Another pitfall is the XOR operator ^. In Go, ^ is bitwise XOR, not exponentiation. It has the same precedence as |. If you expect mathematical power, you need math.Pow. The compiler won't stop you from writing 2 ^ 10, but it will compute 2 XOR 10, which is 8, not 1024.

Unary operators also have quirks. ^x is bitwise NOT for integers. !x is logical NOT for booleans. They have the highest precedence. !x & y parses as (!x) & y. If x is a boolean and y is an integer, this fails with a type error.

Convention aside: the community accepts if err != nil as the standard guard. Never use & or | in error checks. The verbosity of && is a feature. It signals control flow. It signals short-circuiting. It signals safety.

Trust the short-circuit. Write &&.

Decision: when to use parentheses and operators

Use parentheses when the expression mixes operators of different precedence levels and the grouping isn't immediately obvious to a reader scanning the code. Use parentheses when you are porting logic from C, Python, or JavaScript where precedence rules differ, to make the Go grouping explicit. Use default precedence when the expression uses only operators from the same level, such as a chain of additions or a chain of bitwise ANDs. Use bitwise operators &, |, ^, &^ for low-level flag manipulation and integer masking, relying on Go's higher precedence to keep comparisons safe. Use logical operators && and || for boolean control flow and guard clauses, taking advantage of short-circuiting to prevent panics and unnecessary work. Use shifts << and >> for multiplication or division by powers of two, but always parenthesize them when combined with addition or subtraction.

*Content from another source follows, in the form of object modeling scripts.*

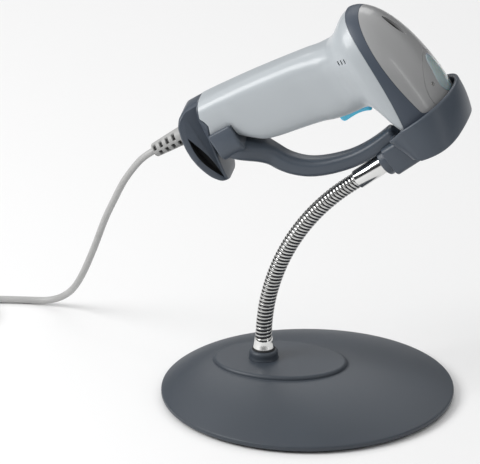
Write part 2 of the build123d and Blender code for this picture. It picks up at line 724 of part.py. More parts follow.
def handle_rest():
    x0, x1, z0, z1 = CRADLE
    room = CAP_HALF_W + CRADLE_GAP
    outer = block(x0, x1, -room - CRADLE_CHEEK, room + CRADLE_CHEEK, z0, z1)
    corners = outer.edges().filter_by(Axis.Z).sort_by(Axis.X)[-2:]
    outer = fillet(corners, 7.0)
    notch = block(x0 - 5, CRADLE_FLOOR_X, -room, room, z0 - 1, z1 + 1)
    notch = fillet(notch.edges().filter_by(Axis.Z).sort_by(Axis.X)[-2:], 5.0)
    return outer - notch


def holder_arm():
    corners = [Vector(x, 0, z) for x, z in ARM_PATH]
    path = FilletPolyline(*corners, radius=list(ARM_RADII))
    start = corners[0]
    profile = Plane(origin=start, z_dir=(corners[1] - start).normalized(), x_dir=(0, 1, 0)) * RectangleRounded(
        ARM_WIDE, ARM_THICK, ARM_CORNER)
    arm = sweep(profile, path=path)
    arm = BACK_TO_SCANNER * arm
    past_rest = block(CRADLE_FLOOR_X - 60, CRADLE_FLOOR_X + 1, -40, 40, CRADLE[2] - 30, CRADLE[3] + 8)
    past_lug = Pos(50 - LUG_L / 2, 0, 20) * Box(100, 80, 60)
    past_lug = BACK_TO_SCANNER * on_neck(past_lug, TOP_FERRULE_L)
    return arm - CRADLE_BODY - past_rest - past_lug - NOSE_RING - ring_form(RING_GAP, RING_WALL)


# ---------------------------------------------------------------- cable
def cord_points():
    exit_at = SCANNER * Pos(STRAIN_X, 0, STRAIN_END)
    start = Vector(*exit_at.position)
    down = (SCANNER * Pos(STRAIN_X, 0, STRAIN_END - CORD_FIRST)).position
    return [start, Vector(*down)] + [Vector(*p) for p in CORD_ROUTE]


def corner_radii(points):
    """The largest arc that fits each corner: 0.45 of its shorter run, over the tangent of half the turn."""
    radii = []
    for a, b, c in zip(points, points[1:], points[2:]):
        before, after = b - a, c - b
        turn = radians(before.get_angle(after))
        radii.append(0.45 * min(before.length, after.length) / tan(turn / 2))
    return radii


def coil_ring():
    x, y = COIL_AT
    ring = ring_piece(COIL_R + COIL_HALF, COIL_R - COIL_HALF, COIL_LOW, COIL_HIGH, x)
    return Pos(0, y, 0) * fillet(ring.edges(), 2.0)


def cord():
    points = cord_points()
    radii = corner_radii(points)
    path = FilletPolyline(*points, radius=radii)
    profile = Plane(origin=points[0], z_dir=(points[1] - points[0]).normalized()) * Circle(CORD_D / 2)
    tube = sweep(profile, path=path)
    print("cord radii", [round(r, 1) for r in radii])
    print("cord tube length", round(path.length, 1), "volume share", round(
        tube.volume / (path.length * pi * CORD_D ** 2 / 4), 4))
    return tube


def cord_tail():
    x, y = COIL_AT
    outer = COIL_R + COIL_HALF
    lane = outer - CORD_D / 2
    edge = x - (outer ** 2 - lane ** 2) ** 0.5
    return edge, y + lane, rod_x(CORD_D / 2, edge - TAIL_L, edge + 6, y + lane, TAIL_Z)


def cord_tie():
    x, y = COIL_AT
    r0, r1 = COIL_R - COIL_HALF - 0.1, COIL_R + COIL_HALF + 0.1
    z0, z1 = COIL_LOW - 0.05, COIL_HIGH + 0.05
    outer = block(x - r1 - TIE_T, x - r0 + TIE_T, y - TIE_W / 2, y + TIE_W / 2, z0 - TIE_T, z1 + TIE_T)
    return outer - block(x - r1 - 0.3, x - r0 + 0.6, y - TIE_W, y + TIE_W, z0, z1)


# ---------------------------------------------------------------- build
save("base_cover", base_cover())
save("bottom_plate", bottom_plate())
save("base_pad", rod(PAD_D / 2, 0, PAD_T))
save("base_screws", base_screws())
save("weight_plate", weight_plate())
save("neck_nut", neck_nut())
save("neck_washer", ring_piece(WASHER_R, STUD_R + FIT, WASHER_Z, WASHER_Z + WASHER_T, NECK_X))
save("neck_collar", neck_collar())
save("neck_seal", ring_piece(STUD_R + 2.2, STUD_R + FIT, COLLAR_TOP, SEAL_TOP, NECK_X))
save("lower_ferrule", lower_ferrule())
for number in range(1, NECK_PIECES + 1):
    save(f"neck_coil_{number}", neck_coil(number))
save("upper_ferrule", upper_ferrule())
save("ring_insert", ring_insert())
save("set_screw", set_screw())

NOSE_RING = nose_ring()
CRADLE_BODY = handle_rest()
save("nose_ring", NOSE_RING, SCANNER)
save("handle_rest", CRADLE_BODY, SCANNER)
save("holder_arm", holder_arm(), SCANNER)

save("top_cover", top_cover(), SCANNER)
save("head_bumper", head_bumper(), SCANNER)
save("nose_bezel", nose_bezel(), SCANNER)
save("scan_window", scan_window(), SCANNER)
save("status_window", status_window(), SCANNER)
SHELL_BODY = housing()
save("housing_left", housing_half(-1), SCANNER)
save("housing_right", housing_half(1), SCANNER)
save("housing_screws", body_screws(), SCANNER)
save("butt_cap", butt_cap(), SCANNER)
save("trigger", trigger(), SCANNER)
save("trigger_pin", rod_y(TRIGGER_PIN_R, -TRIGGER_PIN_L / 2, TRIGGER_PIN_L / 2, *TRIGGER_PIVOT), SCANNER)
save("trigger_spring", trigger_spring(), SCANNER)
save("trigger_switch", trigger_switch(), SCANNER)
save("main_board", main_board(), SCANNER)
save("board_screws", board_screws(), SCANNER)
save("engine_frame", engine_frame(), SCANNER)
save("imaging_lens", imaging_lens(), SCANNER)
save("sensor_board", sensor_board(), SCANNER)
save("light_bar", light_bar(), SCANNER)
save("beeper", beeper(), SCANNER)
save("status_light", status_light(), SCANNER)
save("cover_screws", cover_screws(), SCANNER)
save("cable_socket", cable_socket(), SCANNER)
save("cable_plug", cable_plug(), SCANNER)
save("harness", harness(), SCANNER)
save("strain_relief", strain_relief(), SCANNER)

COIL = coil_ring()
TAIL_START, PLUG_Y, TAIL = cord_tail()
PLUG_X = TAIL_START - TAIL_L
save("cord", cord() - COIL)
save("cord_coil", COIL)
save("cord_tail", TAIL - COIL)
save("cord_tie", cord_tie())
plug = block(PLUG_X - PLUG[0], PLUG_X, PLUG_Y - PLUG[1] / 2, PLUG_Y + PLUG[1] / 2, 0.2, 0.2 + PLUG[2])
plug = fillet(plug.edges().filter_by(Axis.X), 2.4)
save("usb_plug", plug)
shell_x = PLUG_X - PLUG[0]
shell = block(shell_x - SHELL[0], shell_x, PLUG_Y - SHELL[1] / 2, PLUG_Y + SHELL[1] / 2, TAIL_Z - SHELL[2] / 2,
              TAIL_Z + SHELL[2] / 2)
shell = shell - block(shell_x - SHELL[0] - 1, shell_x - 3, PLUG_Y - SHELL[1] / 2 + 0.5, PLUG_Y + SHELL[1] / 2 - 0.5,
                      TAIL_Z - 0.2, TAIL_Z + SHELL[2] / 2 - 0.5)
save("usb_shell", shell)
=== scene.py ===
import json
import bmesh
import bpy
import numpy as np
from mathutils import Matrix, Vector


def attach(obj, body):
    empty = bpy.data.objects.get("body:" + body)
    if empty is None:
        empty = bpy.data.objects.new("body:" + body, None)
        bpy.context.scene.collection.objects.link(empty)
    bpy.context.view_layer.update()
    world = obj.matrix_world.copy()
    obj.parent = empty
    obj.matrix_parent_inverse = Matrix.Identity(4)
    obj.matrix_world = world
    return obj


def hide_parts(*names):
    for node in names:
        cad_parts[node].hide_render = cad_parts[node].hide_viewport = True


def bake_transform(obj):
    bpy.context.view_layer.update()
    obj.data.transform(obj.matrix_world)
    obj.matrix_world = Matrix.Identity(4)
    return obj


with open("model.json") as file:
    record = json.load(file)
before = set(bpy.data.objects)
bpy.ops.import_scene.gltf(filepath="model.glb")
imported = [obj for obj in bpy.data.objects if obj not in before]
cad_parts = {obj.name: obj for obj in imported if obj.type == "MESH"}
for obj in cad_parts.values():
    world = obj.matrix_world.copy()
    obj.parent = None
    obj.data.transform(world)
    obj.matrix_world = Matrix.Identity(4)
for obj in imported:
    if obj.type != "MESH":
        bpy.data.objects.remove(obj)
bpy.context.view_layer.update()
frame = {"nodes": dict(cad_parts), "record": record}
MM = 0.001


# Studio: a pale floor, one broad soft light high on the left, a long strip on the right that draws bright
# lines down the chrome, and a sky that is bright overhead and dim near the horizon, as the walls of a studio
# are.
class Wire:
    """A shader socket on which + - * and > add Math nodes."""

    def __init__(self, tree, socket):
        self.tree, self.socket = tree, socket

    def math(self, operation, *values):
        node = self.tree.nodes.new("ShaderNodeMath")
        node.operation = operation
        for entry, value in zip(node.inputs, values):
            connect(self.tree, entry, value)
        return Wire(self.tree, node.outputs[0])

    def __add__(self, other):
        return self.math("ADD", self, other)

    def __sub__(self, other):
        return self.math("SUBTRACT", self, other)

    def __rsub__(self, other):
        return self.math("SUBTRACT", other, self)

    def __mul__(self, other):
        return self.math("MULTIPLY", self, other)

    def __gt__(self, other):
        return self.math("GREATER_THAN", self, other)

    __radd__, __rmul__ = __add__, __mul__


def connect(tree, entry, value):
    """Links a wire to a socket, or gives the socket a plain value."""
    if isinstance(value, Wire):
        tree.links.new(value.socket, entry)
    else:
        entry.default_value = value


class Finish:
    """One material's nodes round its Principled shader, with Object coordinates at hand."""

    def __init__(self, name, values):
        self.material = bpy.data.materials.new(name)
        self.material.use_nodes = True
        self.tree = self.material.node_tree
        self.shader = self.tree.nodes["Principled BSDF"]
        self.place = self.node("ShaderNodeTexCoord", out="Object")
        self.set(values)

    def node(self, kind, settings=None, sockets=None, out=0):
        made = self.tree.nodes.new(kind)
        for key, value in (settings or {}).items():
            setattr(made, key, value)
        for key, value in (sockets or {}).items():
            connect(self.tree, made.inputs[key], value)
        return Wire(self.tree, made.outputs[out])

    def set(self, values):
        for key, value in values.items():
            connect(self.tree, self.shader.inputs[key], value)

    def noise(self, scale, detail=2.0, rough=0.5):
        return self.node("ShaderNodeTexNoise", None,
                         {"Vector": self.place, "Scale": scale, "Detail": detail, "Roughness": rough})

    def blend(self, share, first, second):
        return self.node("ShaderNodeMix", {"data_type": "RGBA"}, {0: share, 6: first, 7: second}, out=2)

    def bump(self, height, strength, distance):
        return self.node("ShaderNodeBump", None,
                         {"Strength": strength, "Distance": distance, "Height": height})


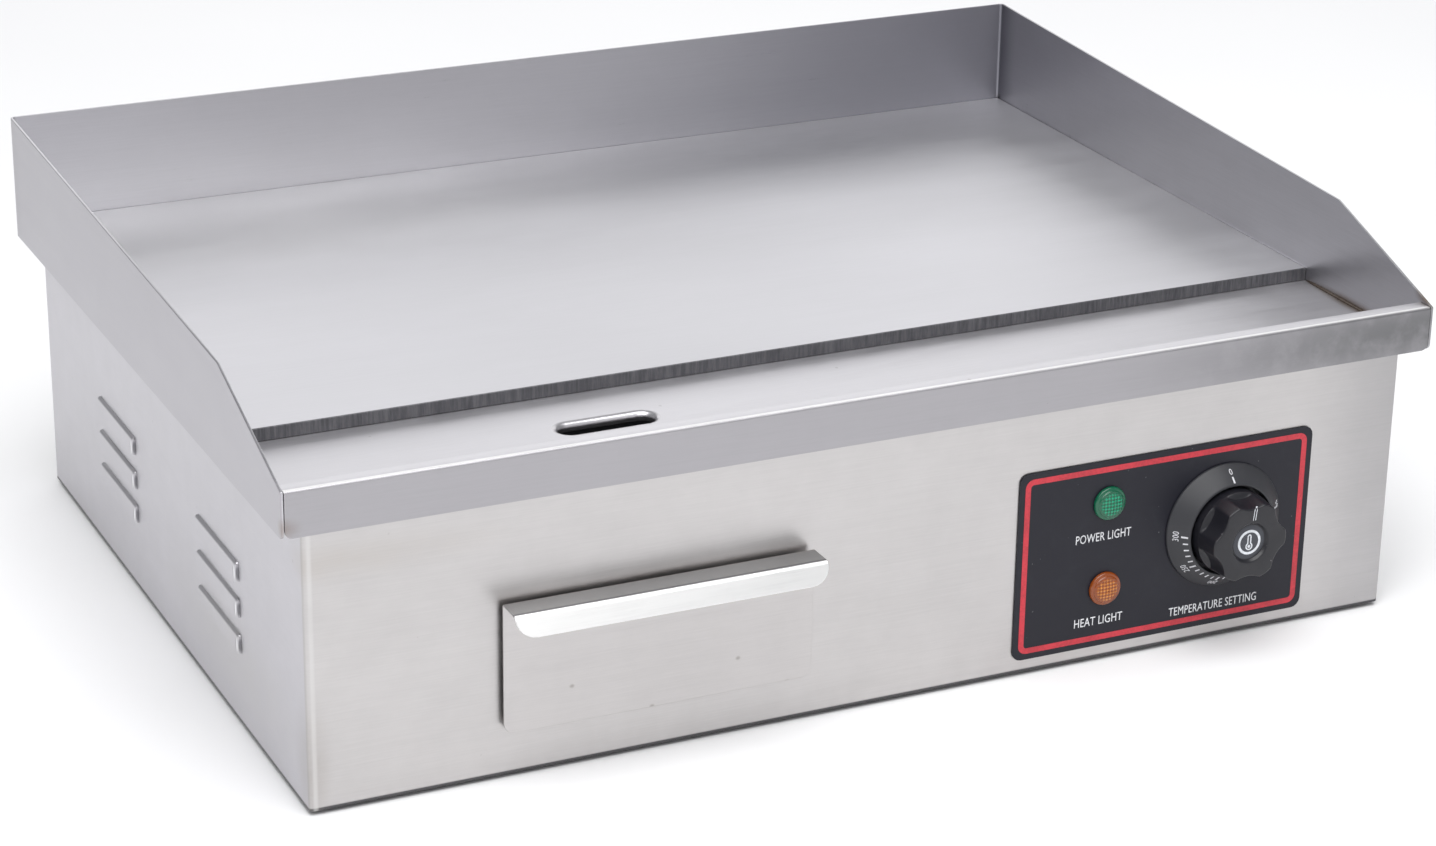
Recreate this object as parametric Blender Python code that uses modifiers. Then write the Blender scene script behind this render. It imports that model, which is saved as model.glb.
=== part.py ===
"""Countertop electric griddle, built as the separate pieces that it comes apart into.

Metres, +Z up, front towards -Y, +X to the right as seen from the front. The origin is the centre
of the bounding box, at the level of the surface that the feet stand on.
Run with: blender --background --python part.py
"""
import math

import bmesh
import bpy
from mathutils import Matrix, Vector

# ---------------------------------------------------------------- driving dimensions
GAP = 0.0003                 # clearance between pieces that touch or are welded
MERGE = 0.0001               # distance below which points are one point
SHARP_ANGLE = math.radians(35)

# Splash guard, rim and gutter
GUARD_WIDTH = 0.550
GUARD_DEPTH = 0.4056
GUARD_SHEET = 0.0012
GUARD_REAR_RISE = 0.0591     # top of the rear guard above the gutter floor
GUARD_BEND_RISE = 0.0471     # top of the side guards where they start to slope to the front
GUARD_BEND_SETBACK = 0.0786  # from the rim's front face back to that bend
GUARD_CORNER = 0.0025        # outer radius of the two rear corners
GUARD_TOE = 0.003            # rounding of the lower front corners
RIM_RISE = 0.0197            # top of the front rim above the gutter floor
RIM_TOP = 0.009              # flat width on top of the front rim
RIM_BEND = 0.001
TRAY_SHEET = 0.0012
TRAY_SKIRT = 0.0008          # how far the rim's front face reaches below the gutter floor
TRAY_LEDGE = 0.0337          # width of the frame under the plate, at each side
GUTTER = 0.1002              # from the rim's front face to the plate's front edge
PLATE_REST = 0.022           # width of the frame under the plate, front and rear

# Griddle plate
PLATE_THICKNESS = 0.006
PLATE_EDGE = 0.0004
BLIND_DEPTH = 0.0038

# Body
BODY_HEIGHT = 0.127
BODY_SHEET = 0.001
BODY_SETBACK = 0.0078        # front panel behind the rim's front face
SIDE_OVERHANG = 0.0107       # guard beyond the body, at each side
REAR_OVERHANG = 0.0101       # guard beyond the body's rear flanges
BODY_FLANGE = 0.014
BODY_CORNER = 0.002
PANEL_MARGIN = 0.002         # rear panel inside the body's outline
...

Parentheses cost nothing. Debugging a precedence bug costs time. Group explicitly.

Where to go next

Operator precedence is the rulebook that tells the Go compiler which math or logic operations to do first when you write a complex line of code. Think of it like the order of operations in school math, where multiplication happens before addition unless you use parentheses to change the plan. You use this knowledge to write shorter code without accidentally calculating the wrong result.